Recommended Practice Exercises for Quantitative Trading

Practice is essential for developing quantitative skills. The following exercises require only a spreadsheet and freely available price data.

  1. Calculate a simple moving average manually. Download 60 days of closing prices for any stock. In a spreadsheet, calculate the 20-day simple moving average for each day starting from day 20. Plot the result alongside the price. This builds intuition for what a moving average actually represents.

  2. Measure a basic pattern. Identify every day in your data where the stock declined more than 2% in a single session. Record what happened over the next 5 trading days after each decline. Calculate the average return and win rate. Is there an edge?

  3. Backtest a simple crossover strategy. Using the same data, define a rule: “Buy when the 10-day moving average crosses above the 30-day moving average. Sell when it crosses below.” Record every simulated trade, including entry price, exit price, and percentage return. Calculate the total return and compare it to buy-and-hold.

  4. Add transaction costs. Take the results from exercise 3 and subtract $10 per trade (or 0.1% per trade) from each entry and exit. How do the results change? This demonstrates the impact of execution costs on strategy viability.

  5. Test robustness. Repeat exercise 3 using 8/25 and 12/35 moving average pairs instead of 10/30. Do the results remain consistent, or do they change dramatically?

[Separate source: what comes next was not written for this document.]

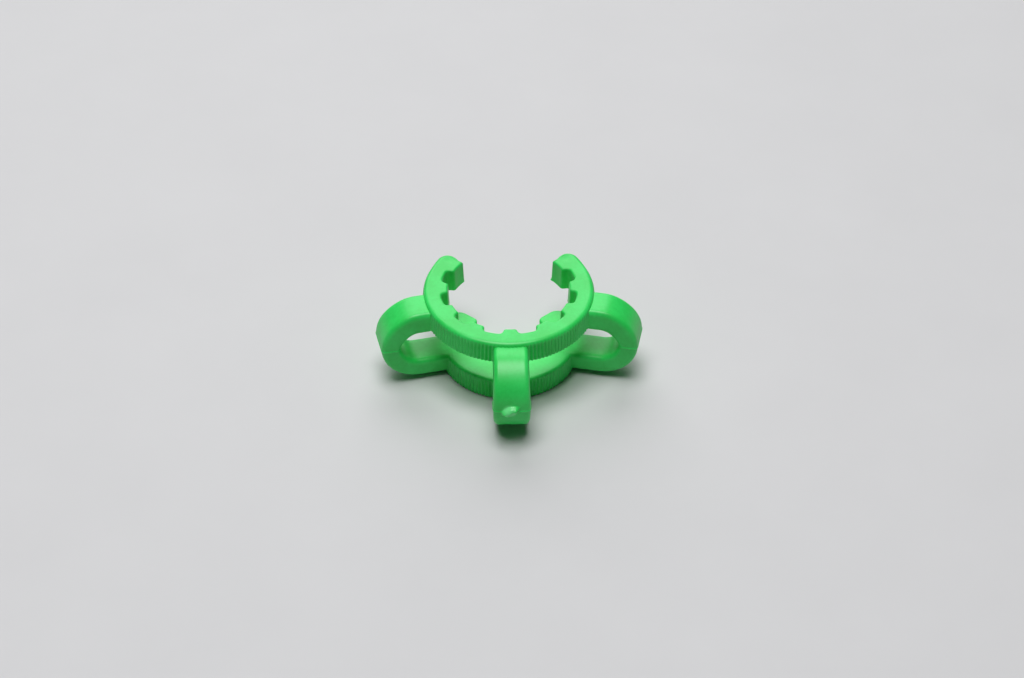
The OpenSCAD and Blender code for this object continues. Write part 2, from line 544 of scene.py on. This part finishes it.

Consistent results across similar parameters suggest robustness. Wildly different results suggest overfitting to the specific 10/30 combination.

These exercises build the foundational skills needed for more advanced quantitative work. The learning path continues with progressively more sophisticated methods as you advance through the curriculum.


Disclaimer: This article is for educational and informational purposes only. It does not constitute investment advice or a recommendation to trade any security. Quantitative methods do not guarantee profits. All trading involves risk of loss. Past performance does not guarantee future results. Consult a qualified financial professional before making investment decisions.